RECORDS TO PROCESS:
↓

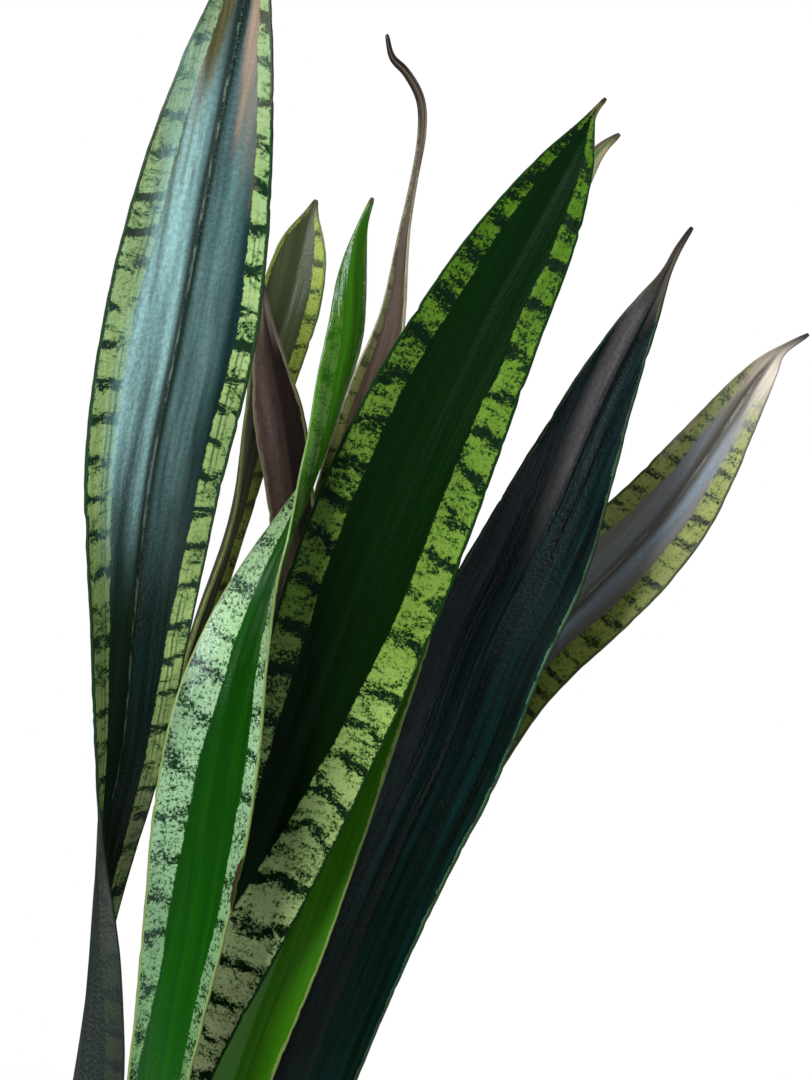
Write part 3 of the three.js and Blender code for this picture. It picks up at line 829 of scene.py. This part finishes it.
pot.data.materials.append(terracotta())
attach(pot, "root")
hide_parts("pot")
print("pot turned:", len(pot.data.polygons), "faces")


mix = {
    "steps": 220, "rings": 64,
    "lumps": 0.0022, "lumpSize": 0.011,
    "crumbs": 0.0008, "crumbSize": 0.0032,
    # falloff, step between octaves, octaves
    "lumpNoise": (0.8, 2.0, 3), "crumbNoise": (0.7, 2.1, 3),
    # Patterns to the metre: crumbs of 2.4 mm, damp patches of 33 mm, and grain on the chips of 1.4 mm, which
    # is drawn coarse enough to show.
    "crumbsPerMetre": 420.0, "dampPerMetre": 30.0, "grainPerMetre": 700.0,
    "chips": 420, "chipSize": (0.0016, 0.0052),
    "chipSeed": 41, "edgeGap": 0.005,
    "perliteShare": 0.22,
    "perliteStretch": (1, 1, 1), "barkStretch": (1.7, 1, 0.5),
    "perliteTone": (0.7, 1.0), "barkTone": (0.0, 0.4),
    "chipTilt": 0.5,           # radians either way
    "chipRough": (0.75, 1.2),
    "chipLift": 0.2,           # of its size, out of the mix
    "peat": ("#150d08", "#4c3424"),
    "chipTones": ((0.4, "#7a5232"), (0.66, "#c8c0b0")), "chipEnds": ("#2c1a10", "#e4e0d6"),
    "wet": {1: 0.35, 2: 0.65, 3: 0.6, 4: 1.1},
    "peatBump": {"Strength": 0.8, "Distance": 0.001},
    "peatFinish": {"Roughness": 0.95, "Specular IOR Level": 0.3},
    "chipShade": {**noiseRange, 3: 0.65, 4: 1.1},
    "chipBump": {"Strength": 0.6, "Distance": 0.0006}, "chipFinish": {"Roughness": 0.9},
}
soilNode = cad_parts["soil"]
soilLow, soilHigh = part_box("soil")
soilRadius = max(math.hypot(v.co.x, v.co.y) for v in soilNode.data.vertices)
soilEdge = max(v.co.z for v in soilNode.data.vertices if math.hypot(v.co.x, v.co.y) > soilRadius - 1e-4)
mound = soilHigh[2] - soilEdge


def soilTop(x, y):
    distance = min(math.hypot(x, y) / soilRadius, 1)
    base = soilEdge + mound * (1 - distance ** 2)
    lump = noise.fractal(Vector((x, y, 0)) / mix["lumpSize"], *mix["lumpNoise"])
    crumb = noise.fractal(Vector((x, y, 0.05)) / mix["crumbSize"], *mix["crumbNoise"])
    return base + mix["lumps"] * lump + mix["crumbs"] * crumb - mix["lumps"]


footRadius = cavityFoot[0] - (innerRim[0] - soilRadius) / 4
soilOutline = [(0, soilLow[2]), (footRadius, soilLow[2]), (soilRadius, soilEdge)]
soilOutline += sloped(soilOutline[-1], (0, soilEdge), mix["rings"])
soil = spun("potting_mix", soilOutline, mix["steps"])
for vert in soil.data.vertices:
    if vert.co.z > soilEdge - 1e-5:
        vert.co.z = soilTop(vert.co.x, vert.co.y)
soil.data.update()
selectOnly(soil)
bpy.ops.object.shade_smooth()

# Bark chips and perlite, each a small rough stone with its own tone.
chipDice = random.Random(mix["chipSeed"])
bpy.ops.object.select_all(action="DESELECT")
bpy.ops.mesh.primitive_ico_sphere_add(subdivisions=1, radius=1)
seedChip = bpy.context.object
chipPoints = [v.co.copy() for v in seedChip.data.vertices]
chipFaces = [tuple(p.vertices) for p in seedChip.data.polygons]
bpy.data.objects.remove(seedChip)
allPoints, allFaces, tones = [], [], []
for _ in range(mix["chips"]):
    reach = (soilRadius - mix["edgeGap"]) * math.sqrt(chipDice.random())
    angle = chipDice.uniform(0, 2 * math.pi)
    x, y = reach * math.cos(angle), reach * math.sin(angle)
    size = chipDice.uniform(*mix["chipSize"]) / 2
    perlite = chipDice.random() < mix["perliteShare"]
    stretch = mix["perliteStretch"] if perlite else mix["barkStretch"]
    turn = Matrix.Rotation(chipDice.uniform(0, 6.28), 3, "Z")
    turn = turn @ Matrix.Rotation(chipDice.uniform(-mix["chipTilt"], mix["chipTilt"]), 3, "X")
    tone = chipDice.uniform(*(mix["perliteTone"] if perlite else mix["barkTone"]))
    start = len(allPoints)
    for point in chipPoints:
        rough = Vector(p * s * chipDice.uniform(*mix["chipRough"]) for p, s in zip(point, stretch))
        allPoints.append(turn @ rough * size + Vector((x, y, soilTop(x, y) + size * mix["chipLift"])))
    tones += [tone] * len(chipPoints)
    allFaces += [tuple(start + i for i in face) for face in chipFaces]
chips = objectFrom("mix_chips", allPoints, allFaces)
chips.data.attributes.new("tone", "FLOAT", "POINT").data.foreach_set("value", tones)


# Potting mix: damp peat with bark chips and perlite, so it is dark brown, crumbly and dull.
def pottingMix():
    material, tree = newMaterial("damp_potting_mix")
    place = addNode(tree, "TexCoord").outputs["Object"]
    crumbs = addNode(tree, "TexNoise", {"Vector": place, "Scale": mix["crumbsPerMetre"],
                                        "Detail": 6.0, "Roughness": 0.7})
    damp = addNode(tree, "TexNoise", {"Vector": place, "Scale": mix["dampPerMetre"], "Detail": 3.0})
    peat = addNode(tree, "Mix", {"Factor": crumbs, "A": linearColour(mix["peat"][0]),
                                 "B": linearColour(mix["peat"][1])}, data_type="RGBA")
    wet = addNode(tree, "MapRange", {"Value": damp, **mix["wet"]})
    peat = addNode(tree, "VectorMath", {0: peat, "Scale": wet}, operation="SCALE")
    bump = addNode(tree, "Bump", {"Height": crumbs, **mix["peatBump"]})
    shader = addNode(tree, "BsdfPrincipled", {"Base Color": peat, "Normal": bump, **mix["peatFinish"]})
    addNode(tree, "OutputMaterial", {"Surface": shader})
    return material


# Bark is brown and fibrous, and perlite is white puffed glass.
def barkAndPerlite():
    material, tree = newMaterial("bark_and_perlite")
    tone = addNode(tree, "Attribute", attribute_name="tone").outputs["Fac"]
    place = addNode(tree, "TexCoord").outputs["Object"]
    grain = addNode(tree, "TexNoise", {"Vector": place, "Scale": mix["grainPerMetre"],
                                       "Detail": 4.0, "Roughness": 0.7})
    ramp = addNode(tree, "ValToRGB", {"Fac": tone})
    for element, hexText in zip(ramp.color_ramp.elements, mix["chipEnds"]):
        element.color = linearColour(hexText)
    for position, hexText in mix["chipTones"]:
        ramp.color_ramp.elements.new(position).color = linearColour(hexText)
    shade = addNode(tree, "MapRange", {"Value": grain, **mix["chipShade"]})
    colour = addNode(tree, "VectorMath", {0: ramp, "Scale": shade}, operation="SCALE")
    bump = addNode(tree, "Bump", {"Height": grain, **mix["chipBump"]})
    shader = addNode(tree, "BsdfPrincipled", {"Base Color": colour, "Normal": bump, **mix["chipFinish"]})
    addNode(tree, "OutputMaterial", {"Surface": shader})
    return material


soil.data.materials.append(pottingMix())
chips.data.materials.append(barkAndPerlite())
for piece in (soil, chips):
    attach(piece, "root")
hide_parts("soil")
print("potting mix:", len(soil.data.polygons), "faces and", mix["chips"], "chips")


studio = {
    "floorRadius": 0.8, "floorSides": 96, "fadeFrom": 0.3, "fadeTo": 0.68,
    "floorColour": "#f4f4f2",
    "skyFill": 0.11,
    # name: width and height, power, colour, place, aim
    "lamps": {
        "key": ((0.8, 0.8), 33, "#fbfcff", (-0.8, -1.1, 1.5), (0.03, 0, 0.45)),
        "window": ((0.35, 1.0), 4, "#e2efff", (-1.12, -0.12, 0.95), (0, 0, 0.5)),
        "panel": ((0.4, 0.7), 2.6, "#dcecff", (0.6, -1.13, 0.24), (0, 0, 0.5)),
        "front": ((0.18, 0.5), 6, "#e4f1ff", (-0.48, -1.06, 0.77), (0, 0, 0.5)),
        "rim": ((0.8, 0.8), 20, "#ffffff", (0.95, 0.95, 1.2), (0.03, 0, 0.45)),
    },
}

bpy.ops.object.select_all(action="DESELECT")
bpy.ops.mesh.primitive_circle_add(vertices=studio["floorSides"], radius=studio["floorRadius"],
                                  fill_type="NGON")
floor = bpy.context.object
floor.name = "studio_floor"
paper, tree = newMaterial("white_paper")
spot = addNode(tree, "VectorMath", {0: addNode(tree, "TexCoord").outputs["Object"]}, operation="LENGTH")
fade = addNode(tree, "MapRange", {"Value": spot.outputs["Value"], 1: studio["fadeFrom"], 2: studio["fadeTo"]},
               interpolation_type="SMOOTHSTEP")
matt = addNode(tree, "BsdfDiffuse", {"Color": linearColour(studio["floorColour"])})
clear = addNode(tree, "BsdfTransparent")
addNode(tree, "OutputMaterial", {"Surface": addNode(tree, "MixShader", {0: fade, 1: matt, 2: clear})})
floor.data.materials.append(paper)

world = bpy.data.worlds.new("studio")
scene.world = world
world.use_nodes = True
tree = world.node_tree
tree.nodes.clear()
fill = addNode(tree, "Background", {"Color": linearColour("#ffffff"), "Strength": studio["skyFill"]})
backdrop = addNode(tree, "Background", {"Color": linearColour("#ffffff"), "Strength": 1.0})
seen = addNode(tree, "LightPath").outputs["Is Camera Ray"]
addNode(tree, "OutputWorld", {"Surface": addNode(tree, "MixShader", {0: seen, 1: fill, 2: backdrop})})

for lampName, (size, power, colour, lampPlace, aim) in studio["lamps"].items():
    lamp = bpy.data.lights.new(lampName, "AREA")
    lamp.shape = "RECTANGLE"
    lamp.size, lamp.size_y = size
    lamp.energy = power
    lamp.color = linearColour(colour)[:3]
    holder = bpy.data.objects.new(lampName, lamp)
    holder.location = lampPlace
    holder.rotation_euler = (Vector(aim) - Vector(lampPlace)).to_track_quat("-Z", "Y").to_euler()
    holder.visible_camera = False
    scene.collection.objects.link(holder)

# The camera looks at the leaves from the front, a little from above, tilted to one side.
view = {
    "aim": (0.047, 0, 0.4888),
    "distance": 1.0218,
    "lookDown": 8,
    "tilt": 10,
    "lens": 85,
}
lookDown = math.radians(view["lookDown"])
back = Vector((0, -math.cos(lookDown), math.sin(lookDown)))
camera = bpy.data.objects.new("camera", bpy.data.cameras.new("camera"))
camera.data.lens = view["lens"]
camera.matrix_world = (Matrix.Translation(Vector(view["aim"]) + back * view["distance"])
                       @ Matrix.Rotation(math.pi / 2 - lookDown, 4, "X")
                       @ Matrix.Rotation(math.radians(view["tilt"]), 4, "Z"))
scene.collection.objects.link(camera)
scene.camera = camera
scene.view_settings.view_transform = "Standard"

↑
↓

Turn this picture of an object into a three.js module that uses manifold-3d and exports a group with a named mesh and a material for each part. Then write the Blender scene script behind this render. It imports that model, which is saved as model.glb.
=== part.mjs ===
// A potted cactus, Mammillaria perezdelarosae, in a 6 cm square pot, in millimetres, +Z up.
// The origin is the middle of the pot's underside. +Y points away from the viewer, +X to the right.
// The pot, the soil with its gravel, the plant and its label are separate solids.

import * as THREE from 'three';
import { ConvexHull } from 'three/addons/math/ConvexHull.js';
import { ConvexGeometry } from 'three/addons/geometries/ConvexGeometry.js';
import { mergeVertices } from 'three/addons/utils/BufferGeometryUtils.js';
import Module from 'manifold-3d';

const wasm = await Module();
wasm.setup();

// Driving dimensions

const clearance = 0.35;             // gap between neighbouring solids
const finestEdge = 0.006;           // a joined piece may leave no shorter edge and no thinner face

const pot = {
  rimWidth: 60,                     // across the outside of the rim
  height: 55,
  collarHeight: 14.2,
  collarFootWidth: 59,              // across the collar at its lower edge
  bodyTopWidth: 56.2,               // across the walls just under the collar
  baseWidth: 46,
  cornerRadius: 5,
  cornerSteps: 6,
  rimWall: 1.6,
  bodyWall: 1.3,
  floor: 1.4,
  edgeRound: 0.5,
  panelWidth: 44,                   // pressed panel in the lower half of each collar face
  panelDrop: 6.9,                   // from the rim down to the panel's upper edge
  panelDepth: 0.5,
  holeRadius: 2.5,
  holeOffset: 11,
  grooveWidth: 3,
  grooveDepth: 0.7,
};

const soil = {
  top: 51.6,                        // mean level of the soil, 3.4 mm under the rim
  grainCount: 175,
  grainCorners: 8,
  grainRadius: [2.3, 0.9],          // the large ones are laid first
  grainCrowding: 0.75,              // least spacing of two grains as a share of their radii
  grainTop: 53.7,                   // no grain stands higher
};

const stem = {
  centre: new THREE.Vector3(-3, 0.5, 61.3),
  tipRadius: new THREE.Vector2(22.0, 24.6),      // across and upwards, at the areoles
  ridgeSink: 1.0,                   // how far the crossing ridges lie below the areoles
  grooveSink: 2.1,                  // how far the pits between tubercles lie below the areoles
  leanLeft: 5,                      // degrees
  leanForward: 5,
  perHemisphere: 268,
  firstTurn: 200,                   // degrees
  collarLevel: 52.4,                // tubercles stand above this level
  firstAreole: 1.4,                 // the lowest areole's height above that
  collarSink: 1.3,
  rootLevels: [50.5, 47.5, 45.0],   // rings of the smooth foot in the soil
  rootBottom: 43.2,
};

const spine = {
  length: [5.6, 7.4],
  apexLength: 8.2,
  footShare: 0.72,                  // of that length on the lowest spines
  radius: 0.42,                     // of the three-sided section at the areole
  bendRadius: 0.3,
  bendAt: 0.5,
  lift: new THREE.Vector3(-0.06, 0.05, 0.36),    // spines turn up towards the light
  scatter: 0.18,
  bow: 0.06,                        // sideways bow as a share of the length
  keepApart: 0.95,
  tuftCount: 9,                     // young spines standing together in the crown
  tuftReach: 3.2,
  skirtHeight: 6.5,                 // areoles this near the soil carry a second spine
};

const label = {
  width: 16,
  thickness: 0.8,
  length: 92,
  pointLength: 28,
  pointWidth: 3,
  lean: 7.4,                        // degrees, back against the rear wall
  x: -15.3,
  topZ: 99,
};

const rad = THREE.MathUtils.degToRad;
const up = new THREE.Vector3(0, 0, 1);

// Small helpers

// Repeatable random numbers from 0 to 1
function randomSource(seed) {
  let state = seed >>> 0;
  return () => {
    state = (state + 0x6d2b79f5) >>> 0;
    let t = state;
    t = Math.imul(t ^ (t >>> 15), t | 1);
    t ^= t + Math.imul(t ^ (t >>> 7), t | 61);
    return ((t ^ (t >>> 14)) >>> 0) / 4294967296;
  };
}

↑

Among the entries above, how many lines hold the string "with"? Give the number by itself.

4